● Supplied material
=-=-=-=-=

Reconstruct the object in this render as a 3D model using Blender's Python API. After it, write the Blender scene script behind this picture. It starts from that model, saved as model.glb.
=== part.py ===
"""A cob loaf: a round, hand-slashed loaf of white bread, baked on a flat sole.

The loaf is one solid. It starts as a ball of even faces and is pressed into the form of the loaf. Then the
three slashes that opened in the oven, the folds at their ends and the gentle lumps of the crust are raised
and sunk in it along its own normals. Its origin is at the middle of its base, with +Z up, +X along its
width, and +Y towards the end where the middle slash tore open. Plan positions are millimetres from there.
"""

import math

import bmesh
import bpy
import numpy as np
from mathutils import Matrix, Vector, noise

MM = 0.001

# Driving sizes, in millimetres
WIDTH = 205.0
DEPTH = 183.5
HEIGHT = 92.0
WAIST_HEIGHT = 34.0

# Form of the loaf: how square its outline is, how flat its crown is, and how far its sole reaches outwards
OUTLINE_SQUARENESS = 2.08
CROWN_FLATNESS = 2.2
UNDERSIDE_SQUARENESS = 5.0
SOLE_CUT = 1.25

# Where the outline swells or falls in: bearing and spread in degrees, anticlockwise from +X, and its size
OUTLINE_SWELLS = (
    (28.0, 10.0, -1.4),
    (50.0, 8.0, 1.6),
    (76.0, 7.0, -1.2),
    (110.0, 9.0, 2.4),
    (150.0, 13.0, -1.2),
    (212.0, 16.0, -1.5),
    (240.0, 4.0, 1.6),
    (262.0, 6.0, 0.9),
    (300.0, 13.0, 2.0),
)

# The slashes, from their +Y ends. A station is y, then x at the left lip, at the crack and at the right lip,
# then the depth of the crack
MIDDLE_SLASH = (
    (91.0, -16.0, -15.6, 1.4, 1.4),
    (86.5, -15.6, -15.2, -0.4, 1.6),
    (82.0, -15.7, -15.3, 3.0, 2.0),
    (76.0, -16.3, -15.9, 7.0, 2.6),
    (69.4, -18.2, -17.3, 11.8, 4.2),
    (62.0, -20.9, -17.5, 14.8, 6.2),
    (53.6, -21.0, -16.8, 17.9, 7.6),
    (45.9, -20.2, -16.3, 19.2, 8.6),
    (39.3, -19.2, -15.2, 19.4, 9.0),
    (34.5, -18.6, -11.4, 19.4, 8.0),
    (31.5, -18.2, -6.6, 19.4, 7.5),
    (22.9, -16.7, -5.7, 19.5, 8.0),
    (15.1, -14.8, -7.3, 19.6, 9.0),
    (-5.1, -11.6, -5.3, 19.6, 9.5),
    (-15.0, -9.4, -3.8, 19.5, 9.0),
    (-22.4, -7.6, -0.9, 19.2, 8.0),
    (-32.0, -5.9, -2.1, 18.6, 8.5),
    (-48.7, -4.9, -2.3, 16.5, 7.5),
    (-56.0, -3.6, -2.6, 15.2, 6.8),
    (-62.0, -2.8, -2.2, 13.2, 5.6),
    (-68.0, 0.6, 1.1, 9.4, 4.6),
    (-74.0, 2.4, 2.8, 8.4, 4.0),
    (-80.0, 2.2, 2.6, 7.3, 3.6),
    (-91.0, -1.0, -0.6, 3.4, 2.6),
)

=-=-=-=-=

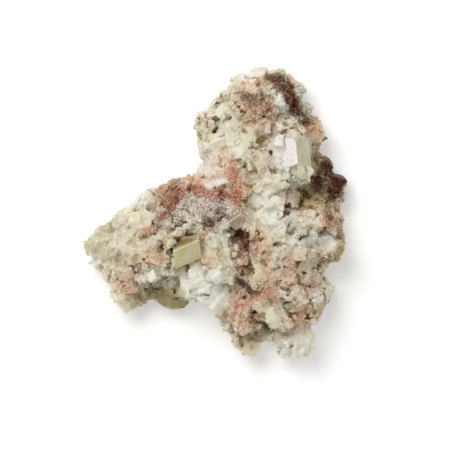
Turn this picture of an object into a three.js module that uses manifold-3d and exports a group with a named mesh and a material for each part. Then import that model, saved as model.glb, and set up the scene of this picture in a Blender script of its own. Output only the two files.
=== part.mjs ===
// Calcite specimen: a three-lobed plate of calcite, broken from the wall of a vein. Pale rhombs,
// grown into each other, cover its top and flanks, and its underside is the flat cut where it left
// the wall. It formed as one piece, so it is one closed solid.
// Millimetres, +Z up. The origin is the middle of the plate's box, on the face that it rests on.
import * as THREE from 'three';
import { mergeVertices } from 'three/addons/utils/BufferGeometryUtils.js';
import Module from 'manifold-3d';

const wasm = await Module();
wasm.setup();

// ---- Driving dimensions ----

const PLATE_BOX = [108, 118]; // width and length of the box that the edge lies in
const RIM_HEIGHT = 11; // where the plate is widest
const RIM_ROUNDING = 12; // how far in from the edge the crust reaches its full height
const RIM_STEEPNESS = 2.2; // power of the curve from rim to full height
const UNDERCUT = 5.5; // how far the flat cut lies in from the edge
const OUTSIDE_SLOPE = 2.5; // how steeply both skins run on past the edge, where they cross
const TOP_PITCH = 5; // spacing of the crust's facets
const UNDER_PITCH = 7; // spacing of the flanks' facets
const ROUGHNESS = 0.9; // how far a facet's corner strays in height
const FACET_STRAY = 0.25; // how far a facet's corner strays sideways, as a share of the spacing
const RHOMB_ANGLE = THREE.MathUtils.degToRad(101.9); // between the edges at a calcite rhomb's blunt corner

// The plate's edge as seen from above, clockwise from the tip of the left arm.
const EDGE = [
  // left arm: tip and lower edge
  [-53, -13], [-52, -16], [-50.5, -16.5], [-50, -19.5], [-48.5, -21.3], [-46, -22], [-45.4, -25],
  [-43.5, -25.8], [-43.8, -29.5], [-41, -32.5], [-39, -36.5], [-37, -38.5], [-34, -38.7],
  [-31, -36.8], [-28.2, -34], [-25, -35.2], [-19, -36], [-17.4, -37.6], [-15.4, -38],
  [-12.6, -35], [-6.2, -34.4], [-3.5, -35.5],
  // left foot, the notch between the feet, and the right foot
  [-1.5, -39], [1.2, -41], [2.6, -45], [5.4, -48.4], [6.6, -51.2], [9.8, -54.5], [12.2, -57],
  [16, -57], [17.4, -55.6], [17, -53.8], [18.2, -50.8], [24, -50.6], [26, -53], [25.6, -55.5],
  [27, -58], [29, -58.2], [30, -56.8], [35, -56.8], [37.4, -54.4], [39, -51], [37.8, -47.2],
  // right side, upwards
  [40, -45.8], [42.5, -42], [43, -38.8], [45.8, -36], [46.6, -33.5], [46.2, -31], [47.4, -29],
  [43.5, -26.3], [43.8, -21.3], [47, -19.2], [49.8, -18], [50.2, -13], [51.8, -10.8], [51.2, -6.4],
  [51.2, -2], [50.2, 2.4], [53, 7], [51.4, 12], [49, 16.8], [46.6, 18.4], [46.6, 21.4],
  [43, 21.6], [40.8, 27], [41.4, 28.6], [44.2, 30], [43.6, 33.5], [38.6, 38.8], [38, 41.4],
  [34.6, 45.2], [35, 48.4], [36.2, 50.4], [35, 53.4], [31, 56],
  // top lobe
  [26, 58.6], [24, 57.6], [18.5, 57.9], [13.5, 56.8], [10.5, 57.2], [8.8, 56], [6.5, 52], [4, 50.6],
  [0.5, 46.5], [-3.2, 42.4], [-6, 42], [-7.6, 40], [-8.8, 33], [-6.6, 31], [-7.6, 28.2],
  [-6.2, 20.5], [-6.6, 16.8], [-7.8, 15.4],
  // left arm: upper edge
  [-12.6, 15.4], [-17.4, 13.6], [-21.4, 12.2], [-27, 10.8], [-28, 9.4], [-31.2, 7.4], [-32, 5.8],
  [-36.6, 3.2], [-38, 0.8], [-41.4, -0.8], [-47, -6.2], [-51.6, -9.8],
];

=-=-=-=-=

● Work instructions
Extract only the lines from the line with "Turn this picture" through the line with "---- Driving dimensions", keeping both end lines exactly as they are.

● Solution for this problem
Turn this picture of an object into a three.js module that uses manifold-3d and exports a group with a named mesh and a material for each part. Then import that model, saved as model.glb, and set up the scene of this picture in a Blender script of its own. Output only the two files.
=== part.mjs ===
// Calcite specimen: a three-lobed plate of calcite, broken from the wall of a vein. Pale rhombs,
// grown into each other, cover its top and flanks, and its underside is the flat cut where it left
// the wall. It formed as one piece, so it is one closed solid.
// Millimetres, +Z up. The origin is the middle of the plate's box, on the face that it rests on.
import * as THREE from 'three';
import { mergeVertices } from 'three/addons/utils/BufferGeometryUtils.js';
import Module from 'manifold-3d';

const wasm = await Module();
wasm.setup();

// ---- Driving dimensions ----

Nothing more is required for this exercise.